XIV.- MISMO QUERER
Suponed que en medio de una noche oscurísima, que ha sorprendido a una muchedumbre dispersa en lo alto de una sierra, llena de precipicios, aparece un foco de luz manejado por un guía experto: inmediatamente, la multitud descarriada se congregará y unirá como un solo hombre al amparo de la luz y del hombre que la lleva. ¿Cómo es, sin embargo, que teniendo los católicos una misma luz de doctrina, que es la de la Iglesia, haya tan poca unión entre ellos? Porque aparte de que existan materias opinables y variedad muy grande en el modo de aplicarlas, son hombres y tienen pasiones e intereses encontrados. Mas sobre esas discrepancias, hay vínculos de unión fortísimos: el amor a la Iglesia y el amor recíproco.
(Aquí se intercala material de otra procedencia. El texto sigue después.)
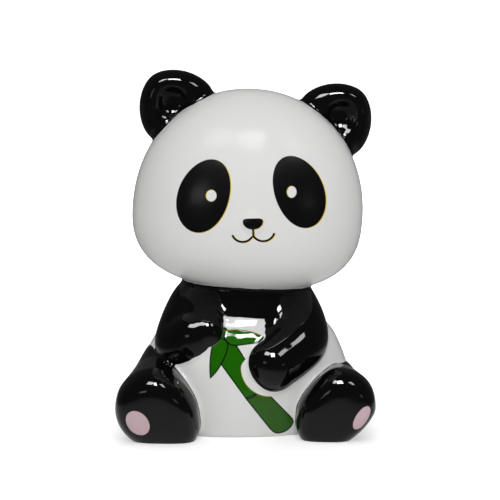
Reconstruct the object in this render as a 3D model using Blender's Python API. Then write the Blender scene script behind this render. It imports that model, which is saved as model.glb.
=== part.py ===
"""A sitting panda figurine, slip-cast in one piece and glazed.

Metres, +Z up, the face towards -Y. The origin is on the table, under the middle of the figure.
"""

import math

import bmesh
import bpy
from mathutils import Matrix, Vector

# Driving dimension: the height of the finished figure, from the table to the tip of the higher ear.
HEIGHT = 0.150

# The figure keeps its proportions. They are given in units, of which its height holds this many.
HEIGHT_UNITS = 148.33
UNIT = HEIGHT / HEIGHT_UNITS

# Head: half sizes of an egg that is round above its widest level and squarer below it.
HEAD_CENTRE = (-1.1, -1.5, 89.5)
HEAD_HALF_WIDTH = 48.4
HEAD_HALF_DEPTH = 39.0
HEAD_ABOVE = 51.8
HEAD_BELOW = 32.1
HEAD_CROWN_POWER = 2.0
HEAD_JAW_POWER = 2.6
HEAD_SECTION_POWER = 2.15
HEAD_ROLL = 4.4
HEAD_SIDES = 46
HEAD_RINGS = 26

# Ears: their middle, and each one's place and lean from it, in the head's own upright frame.
EAR_MIDDLE = 0.5
EAR_CENTRE = (31.9, 2.0, 39.7)
EAR_LEAN = 40.5
EAR_HALF_WIDTH = 16.6
EAR_HALF_LENGTH = 18.1
EAR_OUTLINE_POWER = 1.75
EAR_SIDES = 36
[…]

Ambos amores producen la igualdad en el querer.
Cuando el amor a la Iglesia crece, crece también el amor mutuo y la unión de las voluntades y deseos. Los santos que amaron intensamente a la Iglesia, vivieron siempre unidos con estrecha caridad. Si yo veo que un católico ama fervientemente a Cristo, se me va el corazón tras él. Si una madre ve que una persona acaricia y regala a su niño, se siente inclinada a amarla.
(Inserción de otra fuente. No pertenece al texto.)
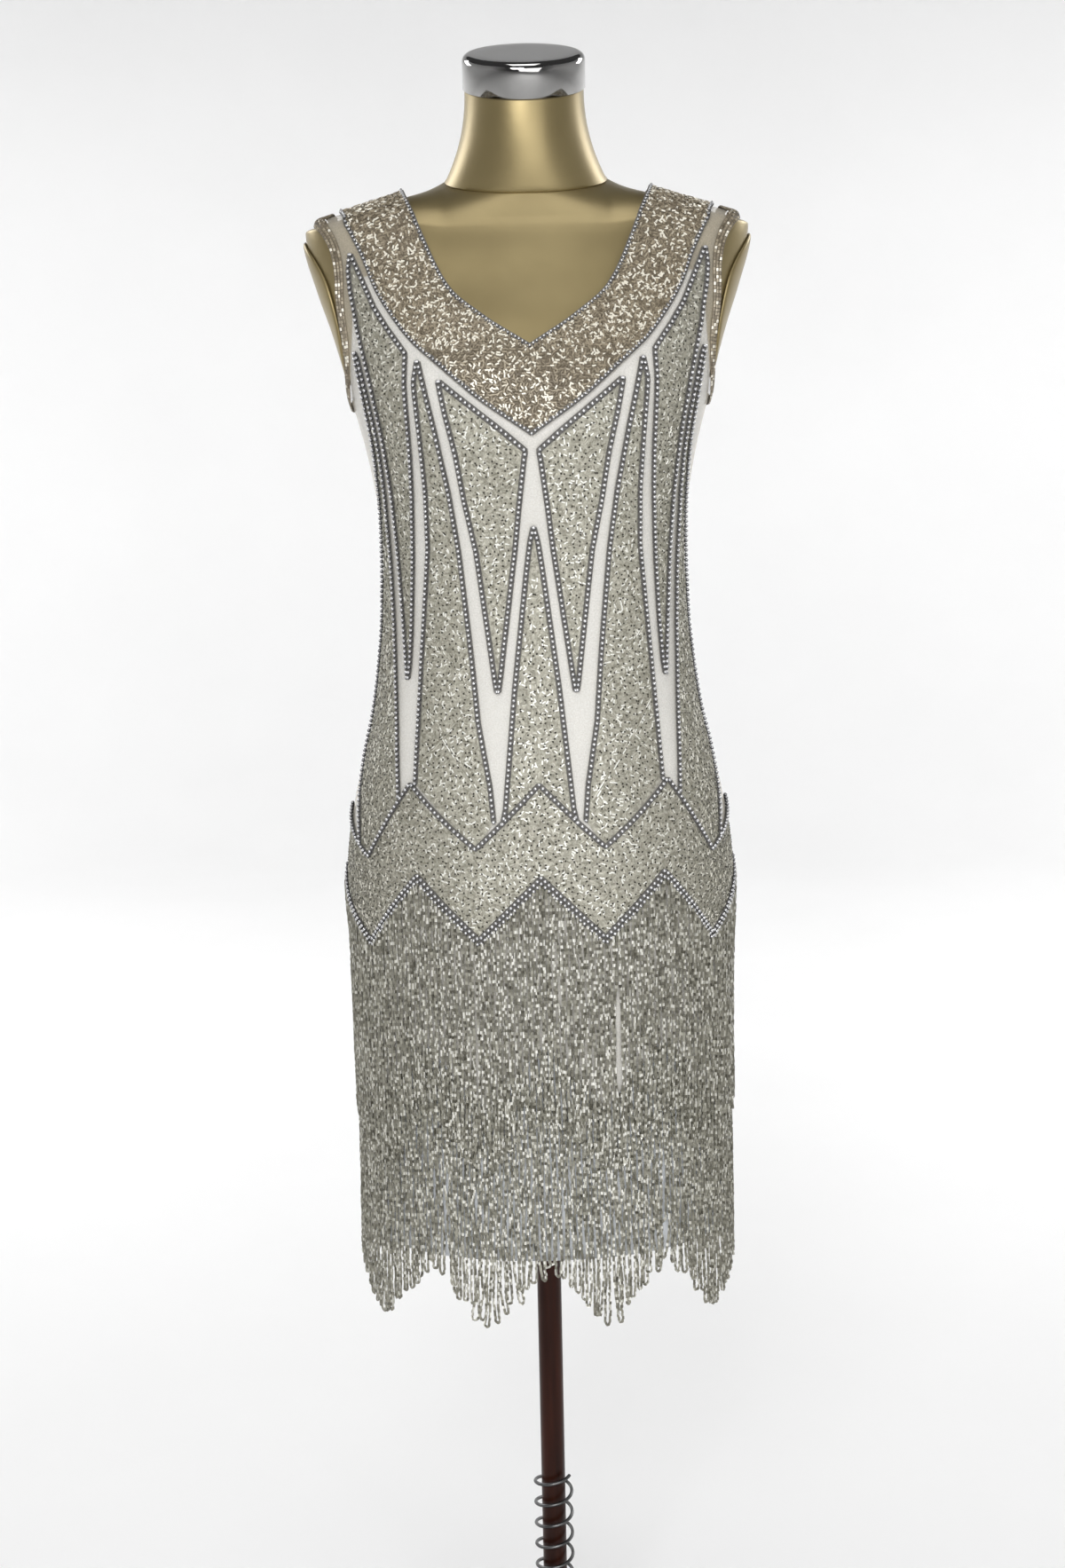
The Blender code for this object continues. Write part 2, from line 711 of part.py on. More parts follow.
def build_arm_plate(name, side_x):
    """Oval plate that closes the form where an arm would be, just inside the armhole."""
    points = [plate_point(side_x, 0.0, 0.0)]
    spokes = PLATE_SPOKES
    for ring in range(PLATE_RINGS):
        share = (ring + 1) / PLATE_RINGS
        for spoke in range(spokes):
            angle = 2 * math.pi * spoke / spokes
            points.append(plate_point(side_x, share * math.sin(angle), share * math.cos(angle)))
    faces = [(0, 1 + spoke, 1 + (spoke + 1) % spokes) for spoke in range(spokes)]
    for ring in range(PLATE_RINGS - 1):
        inner = 1 + ring * spokes
        outer = inner + spokes
        for spoke in range(spokes):
            following = (spoke + 1) % spokes
            faces.append((inner + spoke, outer + spoke, outer + following, inner + following))
    piece = mesh_object(name, points, faces, "form_gold")
    face_away_from_axis(piece.data)
    solid = piece.modifiers.new("thickness", "SOLIDIFY")
    solid.thickness = PLATE_WALL
    solid.offset = 1.0
    return piece


def plate_point(side_x, depth_share, height_share):
    y = PLATE_HALF_DEPTH * depth_share
    height = PLATE_HEIGHT + PLATE_HALF_HEIGHT * height_share
    side = -1 if y < 0 else 1
    depth = table_value(SECTIONS, "front" if side < 0 else "back", height)
    power = table_value(SECTIONS, "power", height)
    x = half_width_at(height) * (1 - (abs(y) / depth) ** power) ** (1 / power)
    return lifted(Vector((side_x * x, y, height)), PLATE_LIFT)


def turned(name, profile, segments, material_name):
    """Solid of revolution about Z from a profile of radius and height, top to bottom."""
    mesh = bpy.data.meshes.new(name)
    mesh.from_pydata([(radius, 0.0, height) for radius, height in profile], [],
                     [(index, index + 1) for index in range(len(profile) - 1)])
    piece = link_object(name, mesh, material_name)
    screw = piece.modifiers.new("turning", "SCREW")
    screw.axis = "Z"
    screw.steps = segments
    screw.render_steps = segments
    screw.use_merge_vertices = True
    screw.merge_threshold = MERGE_DISTANCE
    screw.use_normal_flip = True
    screw.use_smooth_shade = True
    return piece


def build_neck_cap():
    """Polished cap on the neck: a short drum with a rounded upper edge."""
    inner_radius = CAP_RADIUS - CAP_EDGE_RADIUS
    inner_height = CAP_HEIGHT - CAP_EDGE_RADIUS
    profile = [(0.0, CAP_HEIGHT)]
    for step in range(CAP_EDGE_STEPS + 1):
        angle = math.pi / 2 * (1 - step / CAP_EDGE_STEPS)
        profile.append((inner_radius + CAP_EDGE_RADIUS * math.cos(angle),
                        inner_height + CAP_EDGE_RADIUS * math.sin(angle)))
    profile += [(CAP_RADIUS, 0.0), (0.0, 0.0)]
    cap = turned("neck_cap", profile, 36, "chrome")
    cap.rotation_euler = (NECK_TILT, 0.0, 0.0)
    upward = Vector((0.0, -math.sin(NECK_TILT), math.cos(NECK_TILT)))
    cap.location = NECK_TOP + upward * PIECE_GAP
    return cap


def build_pole():
    bottom = HUB_HEIGHT + PIECE_GAP
    top = FORM_BOTTOM - PIECE_GAP
    profile = [(0.0, top), (POLE_RADIUS, top), (POLE_RADIUS, bottom), (0.0, bottom)]
    return turned("pole", profile, 24, "mahogany")


def build_base():
    """Round weighted base with a tall collar that the pole and its spring stand on."""
    profile = [
        (0.0, HUB_HEIGHT),
        (HUB_RADIUS - HUB_EDGE, HUB_HEIGHT),
        (HUB_RADIUS, HUB_HEIGHT - HUB_EDGE),
        (HUB_RADIUS, HUB_FOOT_HEIGHT),
        (HUB_FOOT_RADIUS, BASE_HEIGHT),
        (BASE_RADIUS - BASE_EDGE, BASE_RIM_HEIGHT),
        (BASE_RADIUS, BASE_RIM_HEIGHT - BASE_EDGE),
        (BASE_RADIUS, 0.0),
        (0.0, 0.0),
    ]
    return turned("base", profile, 36, "base_enamel")


def build_spring():
    """Compression spring that rests on the base's collar, round the foot of the pole."""
    bottom = HUB_HEIGHT + SPRING_WIRE + PIECE_GAP
    turns = (SPRING_TOP - bottom) / SPRING_PITCH
    count = round(turns * SPRING_STEPS)
    curve = bpy.data.curves.new("spring", "CURVE")
    curve.dimensions = "3D"
    curve.bevel_depth = SPRING_WIRE
    curve.bevel_resolution = 1
    curve.use_fill_caps = True
    spline = curve.splines.new("POLY")
    spline.points.add(count)
    for index, point in enumerate(spline.points):
        angle = 2 * math.pi * index / SPRING_STEPS
        height = bottom + (SPRING_TOP - bottom) * index / count
        point.co = (SPRING_RADIUS * math.cos(angle), SPRING_RADIUS * math.sin(angle), height, 1.0)
    return link_object("spring", curve, "spring_steel")


def main():
    clear_scene()
    if COLLECTION not in bpy.data.collections:
        bpy.context.scene.collection.children.link(bpy.data.collections.new(COLLECTION))
    build_base()
    build_pole()
    build_spring()
    build_torso()
    build_neck()
    build_neck_cap()
    for label, side_x in (("left", -1), ("right", 1)):
        build_arm_plate("arm_plate_" + label, side_x)
        build_binding("armhole_binding_" + label, side_x)
    for label, side in (("front", -1), ("back", 1)):
        build_slip("slip_" + label, side)
        build_net("net_" + label, side)
        build_neck_band("neck_band_" + label, side)
        for tier in (UPPER_TIER, LOWER_TIER):
            build_fringe(f"fringe_{tier.name}_{label}", side, tier)


main()
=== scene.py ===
"""Looks of the beaded fringe dress on its limbless form.

Metres, +Z up, the front faces -Y. A place on the dress is a side (-1 in front, 1 behind), a
hand (-1 left, 1 right), a height, and an arc: the distance along a level section from the
middle of that side. A share is an arc as a part of the way from the middle to the side seam.
"""
import math
from collections import namedtuple

import bpy
import numpy as np
from mathutils import Matrix, Vector


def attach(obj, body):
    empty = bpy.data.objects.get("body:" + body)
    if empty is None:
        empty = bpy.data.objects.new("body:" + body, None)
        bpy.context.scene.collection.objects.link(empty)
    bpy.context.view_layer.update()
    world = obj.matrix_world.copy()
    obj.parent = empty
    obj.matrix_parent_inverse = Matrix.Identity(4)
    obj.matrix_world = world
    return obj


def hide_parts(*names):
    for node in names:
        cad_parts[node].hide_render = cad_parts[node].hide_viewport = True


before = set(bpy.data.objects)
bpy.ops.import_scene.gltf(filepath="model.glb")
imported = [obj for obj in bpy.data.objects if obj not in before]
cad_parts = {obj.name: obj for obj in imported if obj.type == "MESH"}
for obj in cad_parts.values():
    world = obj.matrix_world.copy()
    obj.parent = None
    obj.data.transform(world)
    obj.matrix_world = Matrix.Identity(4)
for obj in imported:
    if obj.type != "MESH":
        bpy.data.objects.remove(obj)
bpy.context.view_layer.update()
random = np.random.default_rng(1925)

FRONT, BACK = -1, 1
SIDES = (("front", FRONT), ("back", BACK))
HANDS = (("left", -1), ("right", 1))

# Lifts over the form's skin
SLIP_LIFT = 0.0020
NET_LIFT = 0.0042
HIP_LIFT = 0.0045
PANEL_LIFT = 0.0046
BUGLE_LIFT = 0.0047
FINE_LINE_LIFT = 0.0049
DOT_LIFT = 0.0053
BAND_LIFT = 0.0054
# Painted shadow strip under the panels' silver balls
BALL_SHADOW_LIFT = 0.0055
BINDING_LIFT = 0.0056
BAND_BUGLE_LIFT = 0.0058
BINDING_BUGLE_LIFT = 0.0060
BALL_LIFT = 0.0062
# Painted shadow strip under the neck band's silver balls
BAND_BALL_SHADOW_LIFT = 0.0066
STRAND_LIFT = 0.0066
BAND_BALL_LIFT = 0.0072

# Garment
BASE_LEVEL = 1.247
SHOULDER_TIP_HEIGHT = 1.3865
NECK_SIDE_HEIGHT = 1.4125
BACK_NECK_SHARE = 0.60
BACK_RISE_START = 1.120
BACK_RISE_END = 1.2025
SLIP_HEM = 0.506
ARMHOLE_HEIGHT = 1.305
ARMHOLE_RISE = 0.088
ARMHOLE_DROP = 0.0585
ARMHOLE_HALF_DEPTH = 0.0545
ARMHOLE_TOP_POWER = 3.5
ARMHOLE_FOOT_POWER = 2.2
BINDING_WIDTH = 0.0085
BINDING_INSET = 0.0015
PIECE_GAP = 0.0003
SLIP_WALL = 0.0006
TRIM_WALL = 0.0004
CLOTH_ROW_STEP = 0.016
HIP_FOOT_DROP = 0.004
HIP_LOW, HIP_HIGH = 0.772, 0.930

# Beads
BUGLE_LENGTH = 0.0034
BUGLE_RADIUS = 0.00062
PANEL_SPACING = 0.0032
DOT_SPACING = 0.0056
DOT_RADIUS = 0.0011
BAND_BUGLE_LENGTH = 0.0032
BAND_BUGLE_RADIUS = 0.0008
BAND_SPACING = 0.0023
BINDING_BUGLE_LENGTH = 0.0025
BINDING_BUGLE_RADIUS = 0.0011
BINDING_ROWS = (0.16, 0.50, 0.84)
PANEL_MARGIN = 0.0022
DOT_MARGIN = 0.0030
ROW_SHARE = 0.87
BEAD_STRAY = 0.38
FINE_LINE_HALF_GAP = 0.0011
FINE_PITCH = 0.0029
# Painted shadow strips under the lines of silver balls
BALL_SHADOW_WIDTH = 0.0046
BAND_BALL_SHADOW_WIDTH = 0.0038
BALL_SHADOW_STEP = 0.0030
BALL_RADIUS = 0.0019
BALL_PITCH = 0.0045
EDGE_BALL_RADIUS = 0.0015
EDGE_BALL_PITCH = 0.0035
HIP_BALL_RISES = (0.0012, 0.0062)
# Lean, from the outward direction, toward the highlight painted on each silver ball
PAINTED_HIGHLIGHT_LEAN = np.array([-0.25, 0.0, 0.75])
STRAND_BEAD_LENGTH = 0.0027
STRAND_BEAD_RADIUS = 0.00135
LOOPS_PER_SIDE = 84
LOOP_TURN_RADIUS = 0.0016
HANG_LEVEL = 0.80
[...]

¡Cuántas veces ocurre que dos esposos se profesan un afecto tibio y apenas les nace un hijo se unen con cariño más hondo! Es que el amor de cada uno se ha acrecentado por reflexión. Ese amor no es causa sólo de la unión en el amor, sino en la de los deseos de la persona amada. Una madre que ama a su niñito entrañablemente, está pendiente de sus caprichos: no quiere sino lo que él quiere. Los verdaderos hijos de Dios proceden igual. Los que aman a la Iglesia como a verdadera madre, sobre todos los amores, desean lo que ella desea.
La falta de esta unidad es causa de divisiones y procede de la subversión en la estima de los valores morales. Se pone en primer lugar lo secundario y en segundo lo primordial. Es el caso de unos hijos que tienen a su madre en una heredad, invadida por unos salteadores. Y dicen los hijos: Lo primero defenderemos la heredad; ya defenderemos a nuestra madre. y, en efecto, mientras luchan para expulsar a los bandidos, éstos la asesinan. Cuando el afecto es recíproco e intenso, ¡con qué facilidad hay unidad en el querer!
Dos esposos que se aman entrañablemente no discrepan, al menos, en el sentido de que ceden voluntariamente y con gusto en sus diferencias. Más bien, el mutuo amor tiene el peligro de que se ceda en demasía para no desunirse. Las madres pecan por exceso de condescendencia con sus pequeñines, porque no les nieguen éstos sus caricias.
Los católicos nos amamos poco; de donde nace que no estimamos debidamente el mal de nuestras diferencias. En eso se conoce que no somos verdaderos discípulos de Cristo, que puso como señal propia de los suyos el mutuo amor. Nos amamos poco. Decimos mal; no nos amamos, y lo que es peor, y verdadero, a veces nos odiamos y nos combatimos privada y públicamente, como si fuéramos enemigos mortales… Y lo que es peor, se justifica el aborrecimiento; porque el comunista o el liberal, se dice, es enemigo franco; pero el católico es enemigo solapado. De modo que el católico que practica, vive en comunión con su Prelado y con el Papa, lleva una vida sobrenatural intensa, y se consagra al apostolado católico o religioso, o social o político, ése, es un enemigo solapado de la Iglesia.
Se procede de buena fe: pero equivocadamente. Se quiere defender muchas veces a la Iglesia y se ataca a la Iglesia, es decir, a sus miembros, que con el Papa y los obispos forman la Iglesia. Ocurre lo que a veces en los ejércitos, que por una confusión, los que son de un mismo bando se destrozan entre sí. Ya que las diferencias de opiniones, en lo accidental, son inevitables, no las ahondemos. No hablemos en público los unos contra los otros. No nos injuriemos faltando a la obediencia y a la caridad.